MS  What do you recognize as kin in the Russian books?

AS  They’re not type-set or made on machines. They’re made with purloined supplies you get at your day job. Kruchenykh made books while he was working in a railway office. They’re absurdist and nonconformist even though they partly reference folkloric book traditions in Russia. They’re not about such lofty things as mechanical reproduction or distribution strategies, they’re just scrappy little books made with such intensity, with nonsense sounds and handwriting wrestling it out. So they’re radical but not in a heroic register, like the Utopian overthrow of the government, but instead in the manner of a kind of desperate undertow. The rhetoric of these books is like a minor key, which reminds me of what I said before about ugliness. It reminds me of the American poetic tradition, where the poem comes out of the body, like in Walt Whitman.

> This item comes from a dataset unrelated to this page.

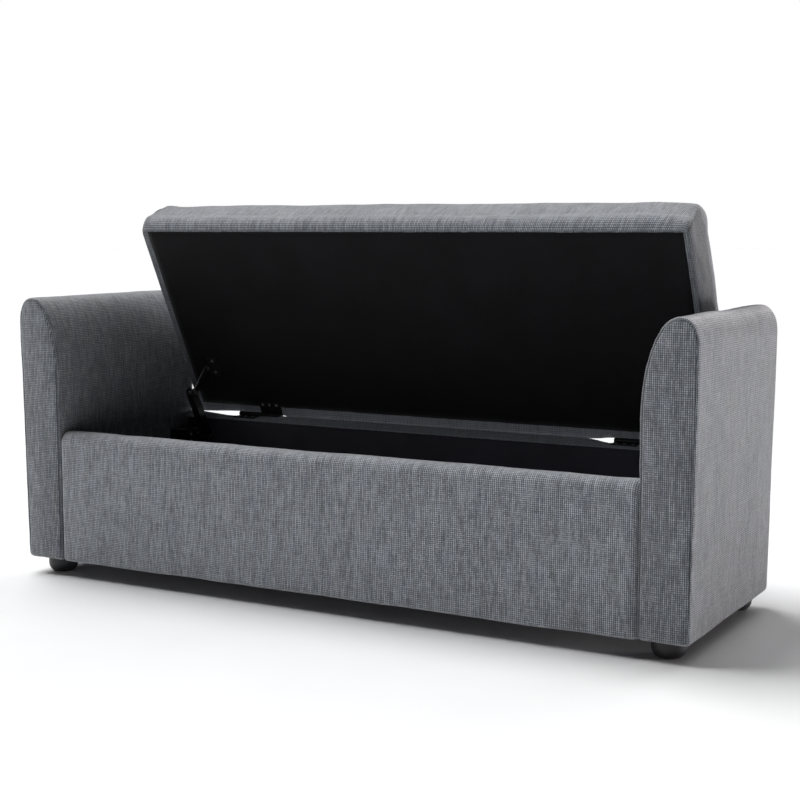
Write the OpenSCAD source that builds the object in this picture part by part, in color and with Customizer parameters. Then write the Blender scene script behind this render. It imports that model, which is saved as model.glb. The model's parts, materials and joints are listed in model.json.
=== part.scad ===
// Storage bench: two padded arms, a low upholstered box between them, and a padded lid
// on two hinges, held open by two folding stays. Origin at the centre of the footprint on
// the floor, +X along the bench to its right arm, +Y to its back, +Z up. The lid is drawn
// open at lid_open; its pieces are laid out closed, then turned about the hinge axis.

/* [Bench] */
// Clear width between the two arms
seat_w = 1200; // [1100:10:1300]
// Depth of the arms and the box, front to back
depth = 448; // [430:2:480]
// Height of the feet, from the floor to the underside
foot_h = 30; // [24:1:40]
// Height of the front panel's top edge
panel_top = 289; // [280:1:289]

/* [Arms] */
// Height of the arms
arm_top = 550; // [535:1:570]
// Thickness of an arm at its foot
arm_t = 89; // [86:1:94]
// How far the outer face leans out at shoulder height
arm_flare = 7; // [4:1:10]
// Height of the large round over the inner edge
inner_round_h = 160; // [150:1:165]
// Height of the small round over the outer edge
outer_round_h = 46; // [42:1:50]

/* [Lid] */
// Angle the lid stands open at
lid_open = 64; // [40:1:75]
// Depth of the lid from the hinge axis to its front edge
lid_d = 452; // [450:1:456]
// Thickness of the lid, lining to crown
lid_t = 126; // [110:1:130]
// Gap between each end of the lid and the arm
lid_gap = 5; // [4:1:8]
// Width of the fabric border around the black lining
lid_border = 18; // [15:1:22]

/* [Hinges and stays] */
// Height of the hinge axis
hinge_z = 285; // [285:1:287]
// Distance of the hinge axis in front of the rear face
hinge_inset = 5; // [4:1:6]
// Distance of each hinge from the middle
hinge_x = 433; // [400:1:440]
// How far both hinges are shifted towards the right arm
hinge_shift = 7; // [0:1:10]
// Length of each half of a hinge
hinge_half = 54; // [50:1:56]
// Length of a stay's arm, equal to the distance of its lid pivot from the hinge axis
stay_arm_l = 113; // [108:1:116]
// How far the stay's base pivot lies in front of the hinge axis
stay_base_y = 41; // [39:1:43]
// How far the stay's base pivot lies below the hinge axis
stay_base_z = 48; // [46:1:50]

/* [Hidden] */
$fn = 48;
eps = 0.5;              // overrun of a cut
cloth = 2;              // thickness of the fabric covers
sheet = 1;              // thickness of linings and dust cover
ply = 15;               // thickness of the boards
arm_pad = 8;            // foam around an arm's frame
front_pad = 16;         // foam on the front panel
top_pad = 6;            // foam over the front panel's top edge
sides = [-1, 1];
half = seat_w / 2;
front = -depth / 2;
rear = depth / 2;
base = foot_h;                           // underside of the bench
board_z = base + sheet;                  // underside of the boards
frame_in = cloth + arm_pad;              // from an arm's surface to its frame
end_y = rear - frame_in - ply;           // inner face of an arm's end boards
crest = 62;                              // from an arm's inner face to its highest line
shoulder = arm_t + arm_flare;
side_ply = 12;                           // an arm's inner side board
tee_x = half + frame_in + side_ply;      // outer face of that board

// front panel, from its outer face inwards
front_board_y = front + cloth + front_pad;
front_lining_y = front_board_y + ply;
front_board_top = panel_top - cloth - top_pad;
front_board_half = half - cloth - 4;
return_z = 266;                          // where the front cover's inner return ends

// rear panel, from its outer face inwards
hinge_y = rear - hinge_inset;
leaf_lift = 5.5;                         // from the hinge axis to each leaf's outer face
rail_top = hinge_z - leaf_lift;
rear_face = rear - 1;
rear_rail_y = rear_face - cloth;         // outer face of the rear rails
rear_rail_t = 17;
rear_lining_y = rear_rail_y - rear_rail_t - ply;
rear_return_z = rail_top - cloth - 3.5;

// storage floor
bearer = 20;
floor_z = board_z + 5 + bearer;
floor_t = 9;
well_z = floor_z + floor_t + sheet;      // floor of the storage well

// corner blocks and the bolts through them
block_x = half - 48;
front_block_d = 40;
rear_block_d = 62;
rear_block_top = 253;
bolt_r = 3;
bolt_play = 0.2;
bolt_z = [100, 180];
front_bolt_y = front_lining_y + 21;
rear_bolt_y = rear_lining_y - 38;

// feet
foot_x = half + arm_t / 2 - 5;
foot_y = rear - 48;
foot_r = 29;
foot_flat_r = 15;                        // flat ring that stands on the floor
foot_curve = 18;                         // height of the round below the straight side
recess_r = 8.5;                          // recess of a foot's screw
stud_r = 4;

// lid levels above the hinge axis, with the lid closed
lid_half = half - lid_gap;
lining_u = leaf_lift;
border_u = lining_u + sheet;
board_u = border_u + cloth;
foam_u = board_u + ply;
crown_u = lining_u + lid_t;
lid_return = 40;                         // width of the cover's fold under the board
lid_round = 50;
lid_front_edge = 16;                     // rounds along the edges of the lid's underside
lid_end_edge = 12;
lid_rear_edge = 6;

// hinges
barrel_r = 5;
pin_r = 2.5;
leaf_t = 2;
rail_leaf_d = 29;
lid_leaf_d = 35;
knuckle_gap = 0.5;
run_fit = 0.05;
screw_r = 1.9;
head_r = 3.6;
head_h = 1.6;
leaf_screws = [10, 27, 44];              // along each leaf, from the hinge's middle
hinge_centres = [for (s = sides) s * hinge_x + hinge_shift];
rail_screw_y = -18;
lid_screw_y = -24;

// stays, as distances from the middle plane of the bench
plate_t = 2;
stay_plate_x = block_x - plate_t;
stay_arm_x = stay_plate_x - plate_t;     // outer side of the arm's channel
stay_arm_w = 16;
stay_link_x = stay_arm_x - stay_arm_w - 0.5;
stay_link_t = 2.5;
stay_ear_x = stay_link_x - stay_link_t - 0.5;
stay_r = 9;                              // half height of the arm
link_r = 7;
ear_r = 8;
rivet_r = 3;
rivet_head_r = 5;
rivet_head_h = 1.8;
open_play = 0.5;                         // clearance of the pivot left open at the lid
stay_drop = 4;                           // lid pivot below the plane of the hinge axis
pivot_y = -sqrt(pow(stay_arm_l, 2) - pow(stay_drop, 2));
base_y = hinge_y - stay_base_y;
base_z = hinge_z - stay_base_z;
plate_y = [-50, 9];                      // base plate about the base pivot
plate_z = [-15, 15];
plate_screws = [[-44, 8], [-44, -8], [-20, 8]];
bracket_d = 44;
bracket_w = 26;
bracket_screws = [-15, 13];              // along the lid, from its pivot
bracket_mid = stay_ear_x - bracket_w / 2;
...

MS  What comes out of your work for me is an invitation to look, and look with care. I’m always trying to identify the final brushstroke – where the last thread is, and then pull on that thread and go backwards through the picture.

AS  That’s really almost a method, what you said.

MS  Is there anything else you want to mention that we haven’t talked about?

AS  I feel like I owe a lot to my friends who are other kinds of artists, not painters necessarily – poets, filmmakers, etc. Sometimes I feel like the work is a gift to them. I like to see my paintings as a social act, a linguistic act, an attempt at conversation. It would be nice to be able to say that in print.